If you have a sensitive stomach, sit down before you read this next sentence: Garrett's favorite dish was the dinoguan, which, according to the menu, includes pork strips, tripe, blood, ginger, lemongrass, garlic and peppers. Yes: Blood is an ingredient. The dark-brown dish had a tart, yet hearty flavor, and when he mixed it with the garlic rice, Garrett was in taste-bud heaven. I enjoyed the milkfish soup--although there was not very much milkfish in it. (The woman working the counter apologized and said that the only meat left that she could offer was the fish's head. We declined.) Instead, we got a ton of vegetables (including seaweed, bok choy, carrots, green beans and eggplant) in a murky broth. It was somewhat similar to the fish paksiw, which had a whole galongong fish in it; this dish unsettled Garrett, because he felt there were "scales and eyes staring" at him.

The chicken adobo--which included chicken legs in a soy sauce/bay leaf sauce that also mixed splendidly with the rice--tasted delicious, but I can't say the other two Western-friendly dishes did a thing for us. The calderita beef stew (with potatoes, peppers, peas and other vegetables) tasted a lot like canned beef stew, and the chicken curry was awful. It was served at room temperature--the steam table must have been malfunctioning--and the temperature killed the flavors. We each ate one bite and stopped for obvious reasons. And this illustrates Tip No. 2: Pinoy lets you try the dishes before ordering. Take advantage of it.

Connie Tuttle did just that when she joined me for my lunch visit. I ordered the tocino, a fantastic pork dish with slices of meat marinated in a sweet sauce and then pan-fried. It was probably the best dish I tried on either of my visits. I also ordered the hot wings, which were peppery and enjoyable. While I liked my lunch, Connie was not initially impressed. She got the chicken adobo, which she thought was bland, and the chicken with beans, which she also thought was bland. Finally, she felt the accompanying noodles were--guess what?--a bit bland. During our dinner visit, the helpful woman behind the counter explained that the thin noodles, including some cabbage and carrot slices, are cooked in a simple oyster sauce, and are best when enhanced with the condiments (vinegar, soy sauce, etc.) at the table. I passed this advice on to Connie ... and sure enough, after tinkering a bit, she was enjoying the adobo and noodles more than before. Hence, Tip No. 3: Condiments, if used properly, can enhance, complement and draw out flavors. Use them. At counter-service restaurants with steam tables, you're not getting cooked-to-order food; you're getting food for the masses. The condiments are there to help you adjust the food to your tastes.

Pinoy is clean, with mirrors, palm fronds and kitschy instructional posters (topics include "fruits," "root groups" "Philippine birds" and "Philippine folk dances") on the walls. An aquarium that could have used a good cleaning sat in a corner next to some karaoke gear that's apparently trotted out after 6 p.m.
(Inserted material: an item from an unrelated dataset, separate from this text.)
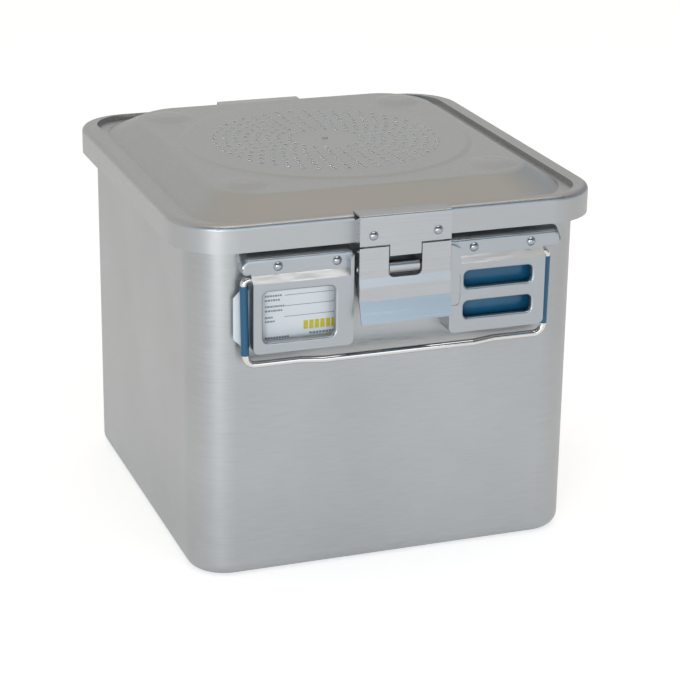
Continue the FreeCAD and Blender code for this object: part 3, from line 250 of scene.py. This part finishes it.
sleeve_finish = Finish("blue_silicone", BLUE, roughness=0.32)
sleeve_finish.bump(sleeve_finish.noise(scale=1200.0), 0.1, 0.00003)
sleeve_finish.paint(*both_ends("handle_sleeves"))

seal_finish = Finish("grey_silicone", (0.33, 0.34, 0.35), roughness=0.6)
seal_finish.bump(seal_finish.noise(scale=900.0), 0.1, 0.00003)
seal_finish.paint("lid_gasket")

tag_finish = Finish("blue_tag", BLUE, roughness=0.22)
tag_finish.vary_color(tag_finish.spread(tag_finish.noise(scale=30.0), 0.0, 1.0),
                      shade(BLUE, 0.9), shade(BLUE, 1.15))
tag_finish.bump(tag_finish.noise(scale=500.0), 0.06, 0.00003)
tag_finish.paint("front_tag")

paper_finish = Finish("card_paper", (0.88, 0.89, 0.90), roughness=0.55)
paper_finish.bump(paper_finish.noise(scale=2500.0, detail=5.0), 0.15, 0.00002)
paper_finish.paint("front_card", "filter_sheet")

knob_finish = Finish("knob_plastic", (0.13, 0.14, 0.15), roughness=0.5)
knob_finish.bump(knob_finish.noise(scale=1800.0), 0.2, 0.00002)
knob_finish.paint("retainer_knob")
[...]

Thursdays through Saturdays. This isn't fancy dining, but it's comfortable and casual.

If Pinoy Fast Foods were almost any other kind of restaurant, I would not recommend it; the food's way too hit and miss. But places in Tucson where you can get Filipino cuisine are few and far between--and if you follow my three tips, I promise you can enjoy an unusual and delicious meal at Pinoy. Even if you're a white boy like me.